A diferencia de los sinópticos, Juan dice que las palabras proféticas de Jesús se retrotraen al tiempo anterior a su venida terrenal. Juan entiende el carisma profético de Jesús más dentro del sistema de coordenadas trascendencia-inmanencia que dentro de estructuras temporales de predicción del futuro. Por esto no percibe un salto cualitativo en que Jesús, que ve la plenitud escatológica desde la perspectiva de Dios, hable también de su existencia junto al Padre antes de todos los tiempos –como, según Jn 12,41, Isaías ha visto ya la “gloria” de Jesús.
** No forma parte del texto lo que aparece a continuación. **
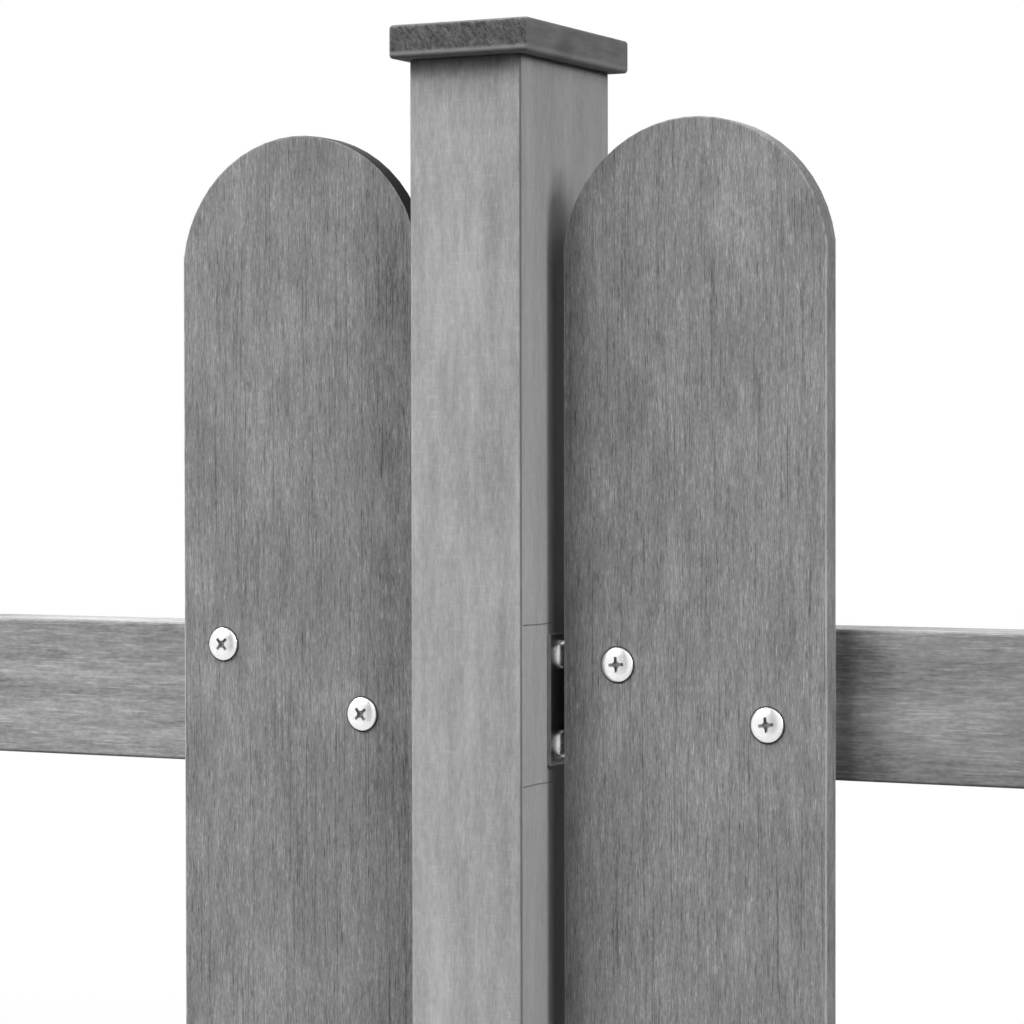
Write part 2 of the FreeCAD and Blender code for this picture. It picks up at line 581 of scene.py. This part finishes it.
class Finishes:
    """Every finish of the fence, made once."""

    def __init__(self) -> None:
        """Makes the materials."""
        post_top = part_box("middle_post")[1].z
        # The post's rounded upright edges get painted shade, and so does a strip of it under the cap.
        self.post = BrushedBoard("brushed_composite_post", "#7C7C7C", "#AAAAAA", "#D0D0D0",
                                 Fibre.ALONG_Z, POST_STREAKS, arris=-0.60, arris_start=0.32,
                                 side_share=0.55,
                                 shade=Shade(post_top - 34 * MM, post_top, -0.08)).make()
        self.pickets = {}
        self.last_pickets = {}
        # The left bay's pickets get painted shade on their round tops' narrow faces and the right bay's
        # don't; all pickets get a painted highlight on their rounded upright edges.
        for side, sawn in (("left", "#2A2A2A"), ("right", None)):
            plain = BrushedBoard(f"brushed_composite_{side}_picket", "#525252", "#919191", "#CACACA",
                                 Fibre.ALONG_Z, PICKET_STREAKS, arris=0.40, sawn=sawn)
            self.pickets[side] = plain.make()
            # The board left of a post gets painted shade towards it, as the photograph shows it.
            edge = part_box(f"{side}_picket_09")[1].x
            self.last_pickets[side] = replace(
                plain, name=f"brushed_composite_{side}_picket_by_post",
                shade=Shade(edge - 28 * MM, edge - 6 * MM, -0.20, axis=0)).make()
        self.rails = {}
        # The rails' tops are made paler by painted light, more on the right bay's rails.
        for side, dark, middle, light, top_painted_light in (("left", "#5E5E5E", "#9F9F9F", "#D6D6D6", 0.03),
                                                    ("right", "#5C5C5C", "#919191", "#BEBEBE", 0.09)):
            first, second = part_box(f"{side}_picket_01"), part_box(f"{side}_picket_02")
            picket_shade = PicketShade(first[1].x, second[0].x - first[0].x)
            for level in ("upper", "lower"):
                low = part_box(f"{side}_{level}_rail")[0].z
                self.rails[side, level] = BrushedBoard(
                    f"brushed_composite_{side}_{level}_rail", dark, middle, light, Fibre.ALONG_X,
                    RAIL_STREAKS, sheen=0.5, shade=Shade(low + 14 * MM, low, -0.12),
                    picket_shade=picket_shade, top_painted_light=top_painted_light).make()
        self.cap = SawnCap(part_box("middle_cap")[0].z).make()
        self.screw = PlatedSteel("nickel_plated_screw", "#F6F6F6", 0.24, 2.0, 0.05).make()
        self.bracket_screw = PlatedSteel("zinc_plated_screw", "#D2D2D4", 0.30, 2.0, 0.06).make()
        # Painted shade: the cross recess is a darker grey than the screw's nickel.
        self.recess = PlatedSteel("shaded_recess", "#8E8E8E", 0.50, 1.0, 0.14).make()
        # Painted shadow: a dark ring round each picket screw's head.
        self.screw_shadow = ScrewShadowRing().make()
        self.bracket = PlatedSteel("zinc_plated_bracket", "#98989A", 0.42, 4.0, 0.10).make()
        self.pencil = PencilMark().make()


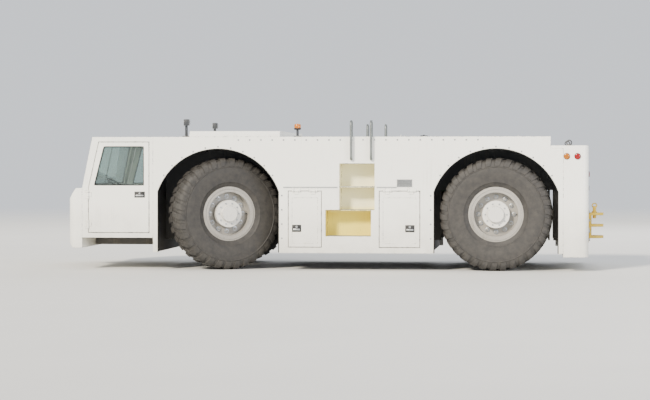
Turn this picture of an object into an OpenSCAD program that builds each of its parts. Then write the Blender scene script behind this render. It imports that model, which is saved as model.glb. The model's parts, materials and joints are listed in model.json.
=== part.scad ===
// Low aircraft pushback tractor for heavy airliners: full-width cab at the front,
// flat deck, engine ahead of the rear axle, ballast block at the tail, all four wheels steered.
// +X is forward, +Y is the driver's left, +Z is up, and the ground is at Z = 0.

/* [Layout] */
// Distance between the axles
wheelbase = 3900; // [3700:50:4300]
// Front axle to the face of the nose
front_overhang = 2150; // [2100:25:2400]
// Rear axle to the rear face of the ballast block
rear_overhang = 1280; // [1240:20:1500]
// Width over the side plates
body_w = 2800; // [2740:20:2900]
// Height of the flat deck
deck_z = 1875; // [1850:5:1950]
// Ground clearance of the belly plate and side plates
belly_z = 245; // [220:5:300]

/* [Wheels] */
// Tyre radius to the tips of the tread
tyre_r = 790; // [770:5:800]
// Tyre width
tyre_w = 480; // [440:10:490]
// Radius of the tyre's rounded shoulder
shoulder_r = 75; // [40:5:90]
// Radius of the rim flange
rim_r = 385; // [370:5:400]
// Radius of the rim's bead seat
seat_r = 330; // [322:2:340]
// Wall of the rim barrel
rim_wall = 24; // [16:2:26]
// Width of the rim between its flanges
rim_w = 380; // [340:10:400]
// Middle of the left tyres to middle of the right tyres
track = 2280; // [2260:10:2300]
// Kingpin axis inboard of the tyre's middle
kingpin_inset = 120; // [110:5:125]
// Angle to the left at which the front wheels are parked
steer_rest = 28; // [0:1:28]
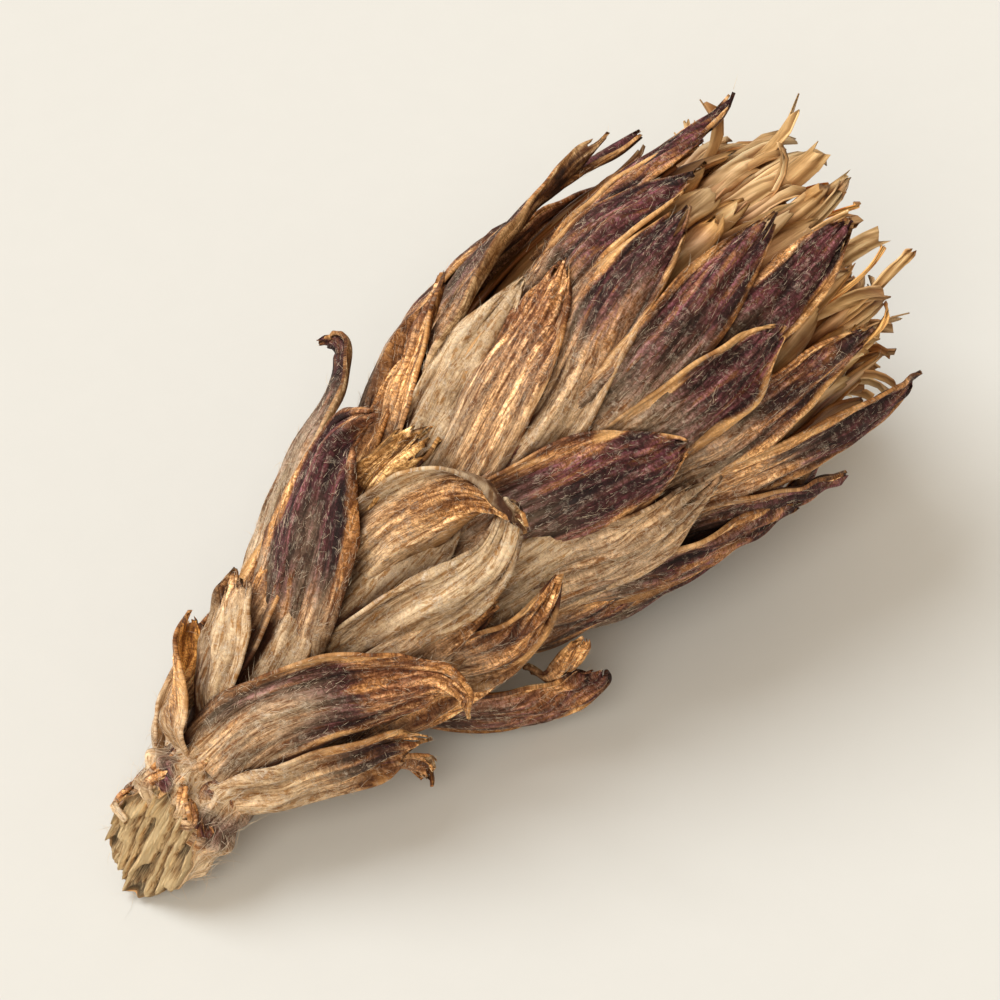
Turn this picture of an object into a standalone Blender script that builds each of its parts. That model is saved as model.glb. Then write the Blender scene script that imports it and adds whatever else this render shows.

Juan toma lo que según el AT y el judaísmo primitivo es propio de la Sabiduría: desde su unión preexistente con Dios, explica no sólo el curso de la historia, sino que revela este origen como fuente de su saber y como causa de toda acción de Dios.
La palabras de la preexistencia de Jesús tratan de explicar los presupuestos cristológicos que el acontecimiento pascual tiene como acontecimiento salvíficoescatológico. En la tradición sinóptica Jesús habla de que “ha venido”, “ha sido enviado”. En Juan, las profecías retrospectivas de Jesús resiguen esta línea hasta su origen, el Dios vivo (8,14.42). Lo que en los sinópticos está pensado y dicho escatológicamente, en Juan lo es protológicamente. Lo decisivo es la unión entre el Padre y el Hijo. La encarnación no fluye de la unidad del Padre y el Hijo, sino que la realiza y es el presupuesto de que los creyentes puedan participar en la unidad entre el Padre y el Hijo.
5. El libro de la fe
La pregunta decisiva de si se ha tomado la historia de Jesús como verdadera historia y se ha presentado como tal, no hay que dirigirla al autor del evangelio, sino que hay que dirigirla a los lectores del evangelio de Juan: si pueden creer que aquél de quien Juan habla realmente es el Hijo de Dios hecho hombre, muerto por nuestros pecados y resucitado de entre los muertos. A esto apunta el final del evangelio: Tomás y su incredulidad dan pie a la bienaventuranza de los que “sin ver, creen” (20,28). Y también alude a esto la nota final en la que describe el programa literario y teológico de su evangelio: volver a fundamentar, profundizar y explicar la fe de los cristianos en Jesús (20,30). Cuando Jesús ya no puede ser visto, permanece el libro que relata sus signos y se concentra en aquellos que dan a conocer la mesianidad y la filiación divina de Jesús.
El mismo evangelista es consciente de la provocación de su libro. Pero la ve como un presupuesto para desarrollar su comprensión de la fe: que Jesús pueda ser visto como aquel que realmente es. Los verbos relativos a la visión son de gran importancia en su evangelio. El aprendizaje de la visión conduce a no desarrollar ilusiones sobre Jesús. Y lo que paso a paso va apareciendo con mayor claridad lo pone de manifiesto Juan en las narraciones de encuentros de su evangelio. Los primeros discípulos, al ver dónde vive y a dónde va, pasan al seguimiento de Jesús (1, 29-51). Nicodemo, miembro del consejo judío, tras la fascinación de los milagros y la irritación del anuncio de salvación, recibe la promesa de ver la luz de la vida eterna en la elevación de la cruz (3,1-21). La samaritana, tras su irritación por contactar con el judío Jesús y la fascinación por su profecía, llega a la fe en la mesianidad de Jesús, compartida después por sus conciudadanos (4,1-42). El ciego de nacimiento, desde la experiencia de la curación y el mantenimiento de la verdad del milagro, llega al diálogo con Jesús, que le conduce a la plenitud de la fe (9, 1-41). El discípulo amado, al pie de la cruz, ve que y cómo muere Jesús realmente, y acepta esta muerte de este hombre como acontecimiento escatológico del amor de Dios, como consecuencia radical de la encarnación y como tránsito a la glorificación (19, 35). El testimonio de este discípulo amado es la célula germinal del evangelio de Juan (21, 24s), al hacer que la pascua manifieste la radicalidad de la encarnación y la encarnación, el significado escatológicosalvífico de toda la historia de Jesús, incluida su muerte y su resurrección.